The Frank family tried to escape Nazi persecution by going into hiding. In July of 1942, Anne and her dad Otto, mom Edith and sister Margot hid in a building consisting of two parts: a front house and a back annex. Otto Frank’s business was located in the front house. The uppermost floors of the back annex became the hiding place. After more than two years in hiding, the family was betrayed and deported to concentration camps. Anne and Margot died of typhus in Bergen-Belsen in March of 1945, only a few weeks before this concentration camp was liberated. Otto Frank, the only member of the family to survive, returned after the war and lived to the age of 93.

During the hiding period, Anne kept a diary. In it she described daily life in the annex, the isolation, and the fear of discovery. Anne’s diary survived the war. After the betrayal, it was found by Miep Gies, one of her family’s helpers. When it was confirmed that Anne would not be returning, Miep gave the diary to her father. In 1947, the first Dutch edition appeared. Since then the diary has been published in more than 55 languages.

The Anne Frank Foundation was set up by Anne’s father with the primary goal of collecting enough funds to purchase and restore the building. Over 9,000 visitors came in its first year. In a decade there were twice as many. Over the years the building has had to be renovated to protect it from such large visitor numbers.

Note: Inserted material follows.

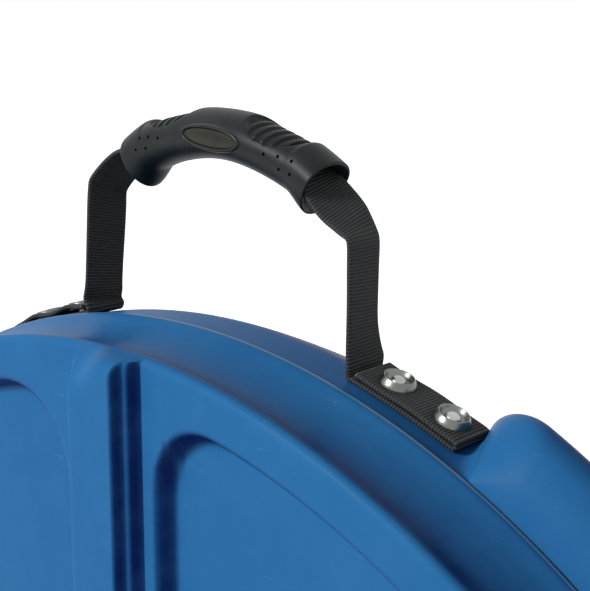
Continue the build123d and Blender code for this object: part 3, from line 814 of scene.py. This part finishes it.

When I walked behind the infamous bookcase and up the secret steps into the annex, I was at a loss of words. I was at a loss of words throughout the whole visit. At one point I stood in the same spot that Anne had written about, looking out the same window she looked out of for two years at the Chestnut tree that gave her comfort.

“Our chestnut tree is in full blossom. It is covered with leaves and is even more beautiful than last year,” she wrote in May 1944, not long before she was betrayed to the Nazis.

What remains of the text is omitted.